When you read an ACB (Asia Commercial Bank) exchange rate board or use a USD/VND converter, the figures rely on a small set of standard foreign-exchange terms. The definitions below explain exactly what each value means and how it enters the conversion formula \(\text{VND} = \text{Amount} \times \text{Rate}\).

  • Exchange rate (VND per foreign unit): The number of Vietnamese Dong you receive for one unit of foreign currency. For example, a rate of 25,400 means 1 USD is worth 25,400 VND. In USD/VND quotes the rate is always expressed as VND per 1 USD.
  • Base currency: The first currency in a pair, whose value is fixed at 1 unit. In USD/VND, the base currency is USD — the rate tells you how much of the quote currency one unit of the base is worth.
  • Quote (counter) currency: The second currency in the pair, in which the price is expressed. In USD/VND, VND is the quote currency, so the rate is stated in Dong.
  • Buy rate: The rate at which the bank buys foreign currency from you (you are selling USD, receiving VND). This is the lower VND figure on the board, because the bank pays you slightly less than the market value.
  • Sell rate: The rate at which the bank sells foreign currency to you (you are buying USD, paying VND). This is the higher VND figure, since the bank charges slightly more than the market value.
  • Mid-rate (mid-market rate): The midpoint between the buy and sell rates, \(\text{Mid} = \tfrac{\text{Buy} + \text{Sell}}{2}\). It approximates the “true” market rate before the bank’s margin is applied and is useful for measuring how far an offered rate sits from fair value.
  • Spread: The difference between the sell rate and the buy rate, \(\text{Spread} = \text{Sell} - \text{Buy}\). It represents the bank’s margin on the transaction; a wider spread means a more expensive exchange for the customer.

For ACB cash transactions, note that banknotes (cash) and telegraphic-transfer rates can differ slightly, and the buy/sell columns on the board correspond directly to the buy and sell definitions above.

Scenario Comparison

The table below converts several USD amounts to VND at three illustrative ACB-style rates using \(\text{VND} = \text{Amount} \times \text{Rate}\). These rates are examples for comparison only — always use the live ACB board figure for an actual transaction.
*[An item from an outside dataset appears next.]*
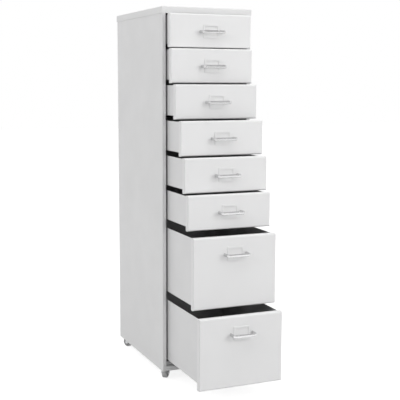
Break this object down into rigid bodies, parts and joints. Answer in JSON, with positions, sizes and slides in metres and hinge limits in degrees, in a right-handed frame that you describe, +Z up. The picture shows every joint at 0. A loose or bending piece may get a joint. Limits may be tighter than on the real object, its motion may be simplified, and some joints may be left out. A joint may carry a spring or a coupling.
{
  "type": "drawer cabinet on castors",
  "caption": "Tall narrow sheet steel drawer cabinet on swivel castors, with shallow drawers over deep ones, bow handles and label frames.",
  "frame": {"origin": "on the floor under the middle of the cabinet's top cover", "axes": "+Z up, the drawers open along -Y, +X to the right of a person who faces the drawers"},
  "size_m": [0.28, 0.6812, 1.09],
  "materials": {
    "shell_paint": "satin powder coat",
    "front_paint": "satin powder coat",
    "tray_paint": "satin powder coat",
    "runner_steel": "zinc plated",
    "screw_steel": "zinc plated",
    "castor_zinc": "zinc plated",
    "fork_steel": "satin",
    "wheel_plastic": "matte",
    "chrome": "polished"
  },
  "bodies": {
    "cabinet": {"side_panel_left": "shell_paint", "side_panel_right": "shell_paint", "back_panel": "shell_paint", "top_cover": "shell_paint", "base_pan": "shell_paint", "drawer_runners": "runner_steel", "cabinet_screws": "screw_steel", "castor_plates": "castor_zinc"},
    "castor_fork_body_front_left": {"castor_fork_front_left": "fork_steel", "castor_axle_front_left": "castor_zinc"},
    "castor_wheel_body_front_left": {"castor_wheel_front_left": "wheel_plastic"},
    "castor_fork_body_front_right": {"castor_fork_front_right": "fork_steel", "castor_axle_front_right": "castor_zinc"},
    "castor_wheel_body_front_right": {"castor_wheel_front_right": "wheel_plastic"},
    "castor_fork_body_rear_left": {"castor_fork_rear_left": "fork_steel", "castor_axle_rear_left": "castor_zinc"},
    "castor_wheel_body_rear_left": {"castor_wheel_rear_left": "wheel_plastic"},
    "castor_fork_body_rear_right": {"castor_fork_rear_right": "fork_steel", "castor_axle_rear_right": "castor_zinc"},
    "castor_wheel_body_rear_right": {"castor_wheel_rear_right": "wheel_plastic"},
    "drawer_1": {"drawer_1_tray": "tray_paint", "drawer_1_front": "front_paint", "drawer_1_handle": "chrome", "drawer_1_label_frame": "front_paint", "drawer_1_screws": "screw_steel"},
    "drawer_2": {"drawer_2_tray": "tray_paint", "drawer_2_front": "front_paint", "drawer_2_handle": "chrome", "drawer_2_label_frame": "front_paint", "drawer_2_screws": "screw_steel"},
    "drawer_3": {"drawer_3_tray": "tray_paint", "drawer_3_front": "front_paint", "drawer_3_handle": "chrome", "drawer_3_label_frame": "front_paint", "drawer_3_screws": "screw_steel"},
    "drawer_4": {"drawer_4_tray": "tray_paint", "drawer_4_front": "front_paint", "drawer_4_handle": "chrome", "drawer_4_label_frame": "front_paint", "drawer_4_screws": "screw_steel"},
    "drawer_5": {"drawer_5_tray": "tray_paint", "drawer_5_front": "front_paint", "drawer_5_handle": "chrome", "drawer_5_label_frame": "front_paint", "drawer_5_screws": "screw_steel"},
    "drawer_6": {"drawer_6_tray": "tray_paint", "drawer_6_front": "front_paint", "drawer_6_handle": "chrome", "drawer_6_label_frame": "front_paint", "drawer_6_screws": "screw_steel"},
    "drawer_7": {"drawer_7_tray": "tray_paint", "drawer_7_front": "front_paint", "drawer_7_handle": "chrome", "drawer_7_label_frame": "front_paint", "drawer_7_screws": "screw_steel"},
    "drawer_8": {"drawer_8_tray": "tray_paint", "drawer_8_front": "front_paint", "drawer_8_handle": "chrome", "drawer_8_label_frame": "front_paint", "drawer_8_screws": "screw_steel"}
  },
  "joints": [
    {"name": "castor_swivel_front_left", "type": "hinge", "parent": "cabinet", "child": "castor_fork_body_front_left", "pos_m": [-0.113, -0.164, 0.05], "axis": [0, 0, 1], "continuous": true},
    {"name": "castor_roll_front_left", "type": "hinge", "parent": "castor_fork_body_front_left", "child": "castor_wheel_body_front_left", "pos_m": [-0.11915, -0.17312, 0.016], "axis": [0.829, -0.5592, 0], "continuous": true},
    {"name": "castor_swivel_front_right", "type": "hinge", "parent": "cabinet", "child": "castor_fork_body_front_right", "pos_m": [0.113, -0.164, 0.05], "axis": [0, 0, 1], "continuous": true},
    {"name": "castor_roll_front_right", "type": "hinge", "parent": "castor_fork_body_front_right", "child": "castor_wheel_body_front_right", "pos_m": [0.11931, -0.17301, 0.016], "axis": [0.8192, 0.5736, 0], "continuous": true},
    {"name": "castor_swivel_rear_left", "type": "hinge", "parent": "cabinet", "child": "castor_fork_body_rear_left", "pos_m": [-0.113, 0.164, 0.05], "axis": [0, 0, 1], "continuous": true},
    {"name": "castor_roll_rear_left", "type": "hinge", "parent": "castor_fork_body_rear_left", "child": "castor_wheel_body_rear_left", "pos_m": [-0.11915, 0.17312, 0.016], "axis": [-0.829, -0.5592, 0], "continuous": true},
    {"name": "castor_swivel_rear_right", "type": "hinge", "parent": "cabinet", "child": "castor_fork_body_rear_right", "pos_m": [0.113, 0.164, 0.05], "axis": [0, 0, 1], "continuous": true},
    {"name": "castor_roll_rear_right", "type": "hinge", "parent": "castor_fork_body_rear_right", "child": "castor_wheel_body_rear_right", "pos_m": [0.11816, 0.17371, 0.016], "axis": [-0.8829, 0.4695, 0], "continuous": true},
    {"name": "drawer_1_slide", "type": "slide", "parent": "cabinet", "child": "drawer_1", "axis": [0, -1, 0], "range_m": [-0.025, 0.275]},
    {"name": "drawer_2_slide", "type": "slide", "parent": "cabinet", "child": "drawer_2", "axis": [0, -1, 0], "range_m": [-0.0355, 0.2645]},
    {"name": "drawer_3_slide", "type": "slide", "parent": "cabinet", "child": "drawer_3", "axis": [0, -1, 0], "range_m": [-0.068, 0.232]},
    {"name": "drawer_4_slide", "type": "slide", "parent": "cabinet", "child": "drawer_4", "axis": [0, -1, 0], "range_m": [-0.1085, 0.1915]},
    {"name": "drawer_5_slide", "type": "slide", "parent": "cabinet", "child": "drawer_5", "axis": [0, -1, 0], "range_m": [-0.136, 0.164]},
    {"name": "drawer_6_slide", "type": "slide", "parent": "cabinet", "child": "drawer_6", "axis": [0, -1, 0], "range_m": [-0.16, 0.14]},
    {"name": "drawer_7_slide", "type": "slide", "parent": "cabinet", "child": "drawer_7", "axis": [0, -1, 0], "range_m": [-0.1985, 0.1015]},
    {"name": "drawer_8_slide", "type": "slide", "parent": "cabinet", "child": "drawer_8", "axis": [0, -1, 0], "range_m": [-0.242, 0.058]}
  ]
}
USD Amount Rate 25,200 Rate 25,400 Rate 25,600
50 1,260,000 1,270,000 1,280,000
100 2,520,000 2,540,000 2,560,000
500 12,600,000 12,700,000 12,800,000
1,000 25,200,000 25,400,000 25,600,000

Buy vs. sell rate on the same amount

Banks quote a lower buy rate and a higher sell rate. Suppose ACB lists a buy rate of 25,200 and a sell rate of 25,600 for USD/VND. Converting 1,000 USD:

  • You sell 1,000 USD (bank’s buy rate 25,200): you receive \(1{,}000 \times 25{,}200 = 25{,}200{,}000\) VND.
  • You buy 1,000 USD (bank’s sell rate 25,600): you pay \(1{,}000 \times 25{,}600 = 25{,}600{,}000\) VND.

The spread of \(25{,}600 - 25{,}200 = 400\) VND per dollar means that, on 1,000 USD, the round-trip difference is 400,000 VND — the cost of buying and immediately selling back. This gap is how the bank earns its margin on each exchange.

FAQ

Why use VND per foreign unit? Vietnamese bank boards quote rates this way, so entering them directly avoids mistakes.

Does it include fees or spread? No — it converts at the exact rate you enter. Banks use different buy and sell rates, so plug in the relevant one.

Can I use it for EUR, JPY or other currencies? Yes. Any currency works as long as the rate is the VND value of one unit of that currency.